Hughie had connections with fledgling Canberra. Starting from the 1930s he was paid to trap native animals - under licence - for the Institute of Anatomy. He vividly remembered meeting Institute personnel, and his trapping methods. Tiger cats (spotted-tailed quolls), platypus and wedge-tailed eagles were caught, and kangaroos were snared with a sapling spring-pole attached to a wire loop. Hughie placed specimens in a hessian bag and carried them out of the bush on horseback - though the eagle was caught live. Back home he placed the dead animals in a bath of formalin to preserve them until the Institute could pick them up.
Hughie spent much time riding and had a lot of affection for horses. "I was with Bevis West, Jack Maxwell, Doug Maxwell and Harry Cribb. We were all camped out on Jumbuck Flats. And they were gonna yard these brumbies. Two better bushmen never ever drew rein than Doug Maxwell and Harry Cribb. They'd go full race through the bush, duckin' and divin'. I'd run up a tree before I got half way."
Sometimes horses were treated cruelly or met sad ends. In the 1920s Roy Gregory had to shoot an old chestnut horse, named Billy, which had simply got too old. The body was left near Sawpit Creek in upper Orroral as a dingo bait laced with strychnine. The practice of using poisoned horse or brumby carcasses as giant dingo baits was widespread in the mountains.

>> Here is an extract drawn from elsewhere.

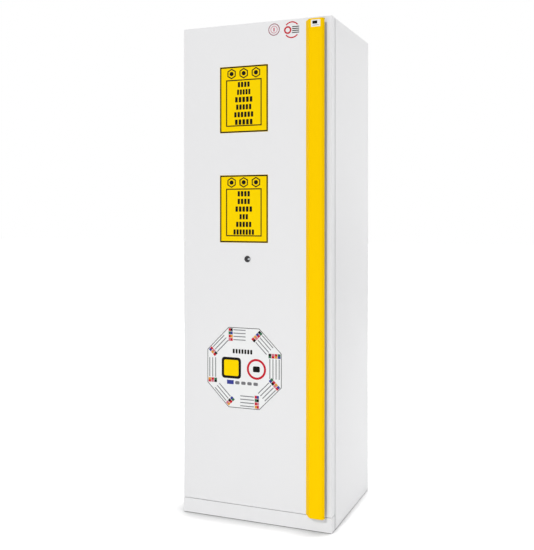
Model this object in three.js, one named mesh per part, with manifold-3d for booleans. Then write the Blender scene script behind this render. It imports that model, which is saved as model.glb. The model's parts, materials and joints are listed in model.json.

Hughie made summertime journeys up to the snow-lease plains. With Charlie Crawford, he took sheep up to Kellys Plain, now in Kosciuszko National Park near Tantangara Dam. I took Hughie on car trips into that area of Kosciuszko. At Adaminaby the townscape was very different to the old town Hughie had known which was drowned by Lake Eucumbene. It was at Old Adaminaby, Hughie recalled, that local identity Herc West, in a classic bush stunt, rode his horse up the pub steps.
The Kellys Plain grazing trips offered Hughie a change from the routine at home, an escape from his tyrannical father, and they clearly were an enjoyable part of his life. Hughie and Crawford stayed at Crace's Hut - named after E.G. Crace of Gungahlin Station. The hut was draughty and uncomfortable - "a bloody bastard of a place" - and their bed was "bloody old stinking sheep skins". But the hut's lack of comfort really mattered little. The local fishing in Nungar Creek was excellent: "Every time you threw in a line, splash! Oh it was beautiful."
The bush has its ghost stories and Hughie knew many. One concerned James Davin, whose death was reported in the local press in 1907. Davin, manager of Gudgenby Station, had gone to Adaminaby and left there to return home in early July.
"It was snowing and he was drinking rum - rum's no good to you in cold weather - and he got down and he died. And the dog was sleeping on the tail of his coat, under his knees, and Davin was dead. And when the police went to get him, they took him up to old Circuits Hut [about four kilometres from Crace's] and trimmed his beard [to make the corpse presentable] and put the whiskers on the shelf. And while those whiskers were on the shelf, the door wouldn't stay closed. Men used to put things against it, but they'd just fall down and the door would come open. Harry Oldfield and Arthur Cochran come there one night - it was snowing and raining - and they were too frightened to go outside for firewood so they cut up a stool to make a fire. You get that sort of a fear, like when a dingo howls. Anyhow, Herc West later chucked the whiskers out the door - and for ever after the door closed."
My last visit to Hughie was in a Canberra nursing home not long before his death in May 1996. By then dementia had taken his stories. He did not recognise me.
- Matthew Higgins is a Canberra author and historian.